Vaidhyanathan believes that European regulators need to act in a systematic way to avoid the piecemeal approaches we have seen over the last couple of years. Google has repeatedly come under fire in Europe, he said, but there has been no coordinated effort to limit its power. Hence, there have been scattergun battles fought on all fronts.
Prosecutors in Italy, for example, handed out suspended six-month jail sentences to four Google executives, claiming that they were criminally liable for a video that was uploaded to Google, showing children mocking an autistic child. Although Google took down the video after being notified of it and the executives were unaware of the video's existence, they were still found guilty.
More spats with Google followed the Google Street view controversy when the company collected private information from public Wi-Fi networks in 2010. In Germany, city officials in Hamburg came close to prosecuting Google executives. Meanwhile, in the English village of Broughton, near Milton Keynes, residents attained international notoriety when they prevented Google cars from driving down streets to film them. It became known as ‘The battle of Broughton’.
Another major complaint about Google is its avoidance of tax. Google funnelled US$9.8billion of revenues from international subsidiaries into Bermuda last year in order to halve its tax bill. When quizzed about the arrangements, Eric Schmidt declared “it’s capitalism” and we are “proudly capitalistic”.

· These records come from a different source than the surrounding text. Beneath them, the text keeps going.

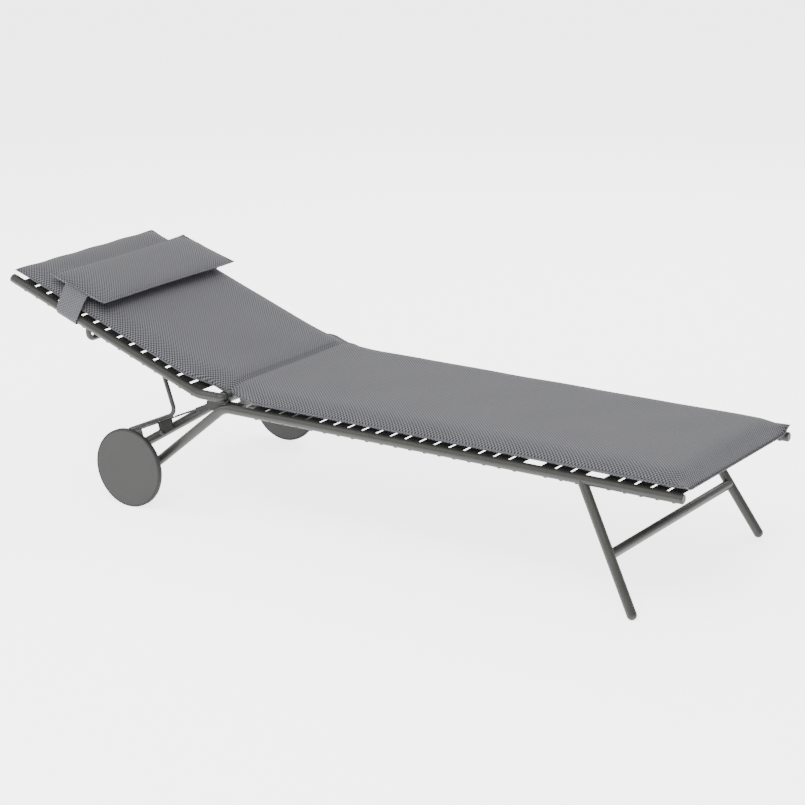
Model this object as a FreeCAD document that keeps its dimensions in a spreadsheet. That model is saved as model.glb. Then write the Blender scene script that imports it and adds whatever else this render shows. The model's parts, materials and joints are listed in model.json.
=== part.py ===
import FreeCAD, Part
import math
import os
import Sketcher
from FreeCAD import Placement, Rotation, Vector

# Reclining sun lounger: a tube frame on two front legs and two wheels, with a hinged back held up
# by bent prop rods, elastic straps, a thin folded pad and a head pillow.
# The foot end is +X, up is +Z and the lying person's right side is -Y. Lengths are millimetres.
# Places are worked out from the corner where the seat rails bend down into the rear legs, and
# the whole model is then shifted so that its origin is on the floor under its middle.

SIZES = {
    # seat frame
    "tube_dia": 25.0,
    "tube_wall": 1.5,
    "rail_half": 287.0,
    "rail_height": 300.0,
    "rail_length": 1330.0,
    "frame_bend": 60.0,
    "rear_leg_angle": 39.7,
    "plug_length": 7.0,
    "plug_round": 4.0,
    "plug_depth": 22.0,
    "plug_slack": 0.1,
    # front legs
    "leg_setback": 270.0,
    "leg_lean": 172.0,
    "leg_splay": 55.0,
    "leg_bar_share": 0.563,
    "foot_flat": 0.7,
    "cope_reach": 60.0,
    # wheels
    "wheel_radius": 107.0,
    "wheel_setback": 270.0,
    "wheel_width": 13.0,
    "wheel_face": 358.0,
    "tyre_depth": 6.0,
    "tyre_round": 3.0,
    "axle_dia": 10.0,
    "axle_run": 0.05,
    "bush_dia": 18.0,
    "hub_dia": 40.0,
    "hub_length": 41.0,
    "cap_depth": 8.0,
    "tip_room": 6.0,
    "tip_out": 3.0,
    "axle_head_dia": 17.0,
    "axle_head": 5.0,
    "washer_dia": 16.0,
    "washer_gap": 0.3,
    "circlip_gap": 0.5,
    "circlip_thick": 1.5,
    "boss_dia": 20.0,
    "boss_length": 31.0,
    # recline hinge
    "hinge_setback": 7.0,
    "hinge_gap": 0.5,
    "pivot_run": 0.25,
    "elbow_radius": 13.0,
    "stub_length": 75.0,
    "block_width": 16.0,
    "block_wall": 3.5,
    "block_socket": 8.0,
    "block_foot": 58.0,
    "block_foot_height": 22.0,
    "screw_dia": 6.0,
    "screw_head_dia": 11.0,
    "screw_head": 3.0,
    "screw_setback": 20.0,
    "screw_pitch": 22.0,
    # back frame
    "recline": 19.8,
    "back_length": 670.0,
    "back_bend": 70.0,
    "brace_dia": 15.0,
    "brace_setback": 391.0,
    "brace_drop": 40.0,
    "brace_bend": 20.0,
    # prop rods and racks
    "prop_dia": 12.0,
    "prop_half": 258.0,
    "prop_pivot": 158.0,
    "prop_tail": 171.0,
    "prop_bend": 24.0,
    "prop_pin": 10.0,
    "bush_length": 16.0,
    "bush_wall": 2.0,
    "flange_rim": 3.0,
    "flange_thick": 3.0,
    "flange_proud": 4.0,
    "peg_dia": 8.0,
    "rack_angle": 24.1,
    "rack_front": 80.0,
    "rack_back": 395.0,
    "rack_height": 5.0,
    "rack_plate": 4.0,
    "rack_gap": 0.6,
    "tab_length": 50.0,
    "tab_start": 225.0,
    "tab_pitch": 115.0,
    "tab_shift": 10.0,
    "tab_reach": 7.0,
    "bolt_depth": 8.0,
    "stop_start": 128.0,
    "stop_length": 56.0,
    "stop_width": 8.0,
    "stop_height": 11.0,
    "stop_base": 4.0,
    "notch_count": 4,
    "notch_step": 8.3,
    "notch_depth": 2.5,
    "arm_angle": 31.7,
    "arm_half": 230.0,
    "arm_top": 51.0,
    # straps
    "strap_width": 36.0,
    "strap_pitch": 42.8,
    "strap_thick": 2.5,
    "clip_width": 6.0,
    "clip_thick": 1.6,
    "clip_gap": 0.1,
    "clip_sweep": 155.0,
    "clip_rise": 35.0,
    "strap_inset": 1.0,
    "seat_strap_stop": 80.0,
    "back_strap_stop": -2.2,
    "back_strap_room": 25.0,
    # pad and pillow
    "pad_half": 290.0,
    "pad_thick": 42.0,
    "pad_gap": 0.5,
    "pad_inset": 8.0,
    "fold_gap": 13.0,
    "notch_half": 255.0,
    "seat_notch": 12.0,
    "back_notch": 90.0,
    "pillow_length": 192.0,
    "pillow_half": 287.5,
    "pillow_thick": 40.0,
    "pillow_setback": 360.0,
    "crown_thick": 0.62,
    "crown_length": 0.68,
    "crown_width": 1.3,
    "flap_width": 79.0,
    "flap_thick": 1.6,
    "flap_run": 66.0,
    "flap_lean": 12.0,
    "flap_under": 20.0,
    "flap_gap": 0.6,
}
SEAT_GAPS = (5, 9)
SIDES = {"right": -1, "left": 1}
X_AXIS = Vector(1, 0, 0)
Y_AXIS = Vector(0, 1, 0)
Z_AXIS = Vector(0, 0, 1)

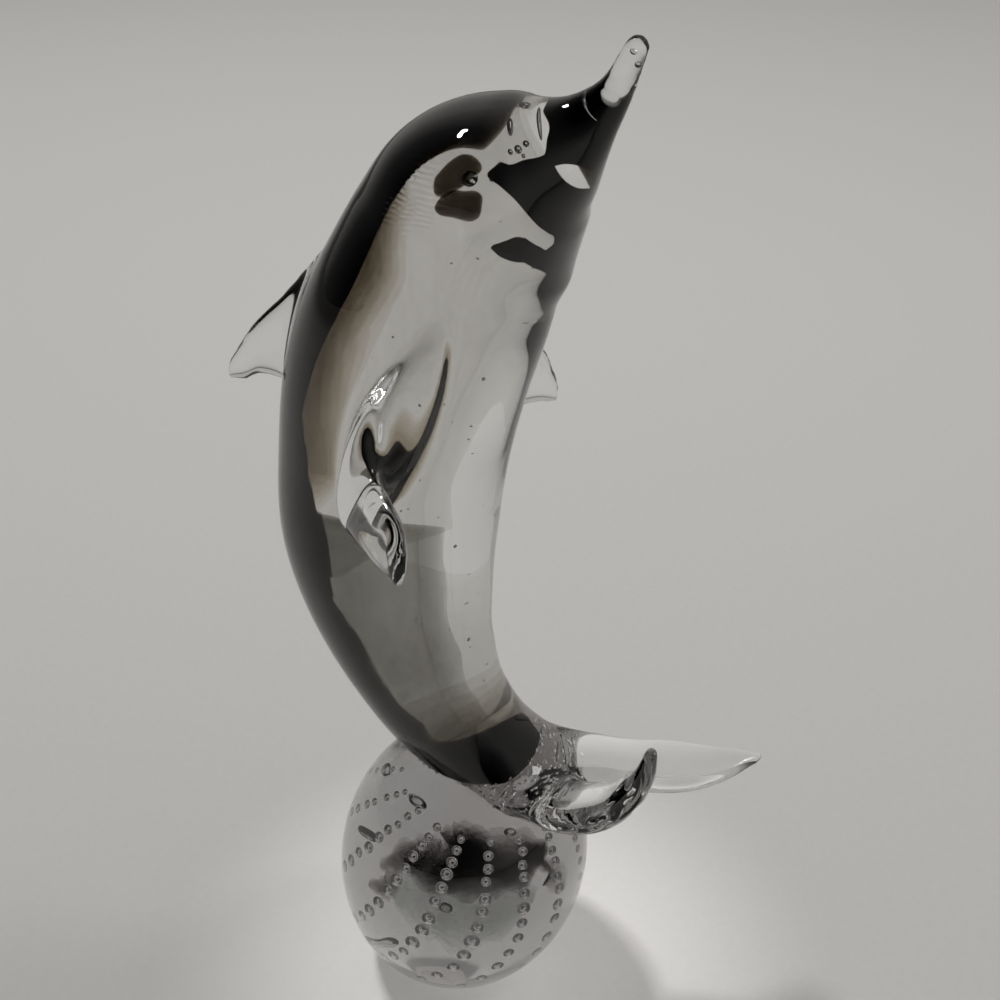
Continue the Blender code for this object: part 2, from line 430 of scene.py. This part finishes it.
def fin_loft(name, fin_stations, thickness):
    """A fin, flipper or fluke lobe between its front and rear edges."""
    front = np.array([station[0] for station in fin_stations]) * unit + seat
    rear = np.array([station[1] for station in fin_stations]) * unit + seat
    shares = np.array([[station[2]] for station in fin_stations])
    knots = distances_along((front + rear) / 2)
    stations = np.hstack([front, rear, shares * thickness / 2])
    rows = smooth_run(stations, knots, np.linspace(knots[0], knots[-1], fin_rings))
    middles = (rows[:, 0:3] + rows[:, 3:6]) / 2
    heading = np.gradient(middles, axis=0)
    angles = np.linspace(0, 2 * math.pi, fin_sides, endpoint=False)[:, None]
    rings = []
    for row, middle, along in zip(rows, middles, heading):
        chord = (row[0:3] - row[3:6]) / 2
        flat = np.cross(along, chord)
        through = flat / np.linalg.norm(flat) * row[6]
        rings.append(middle + chord * np.cos(angles) + through * np.sin(angles))
    return lofted(name, rings, fin_dome * unit, fin_dome * unit)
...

Google is not alone in squirreling away money on tax havens in Bermuda. It is, of course, standard practice for corporate giants who can influence government tax policies through lobbying. In 2012, Google increased its lobbying costs by 88% to US$18.2 million, moving it into the top 10 spenders seeking to influence the US federal government, according to the US Center for Responsive Politics.
“Google is among a number of US companies reducing its tax burden by hiding assets offshore, so Google should be made to pay more taxes to more governments than it does,” said Vaidhyanathan.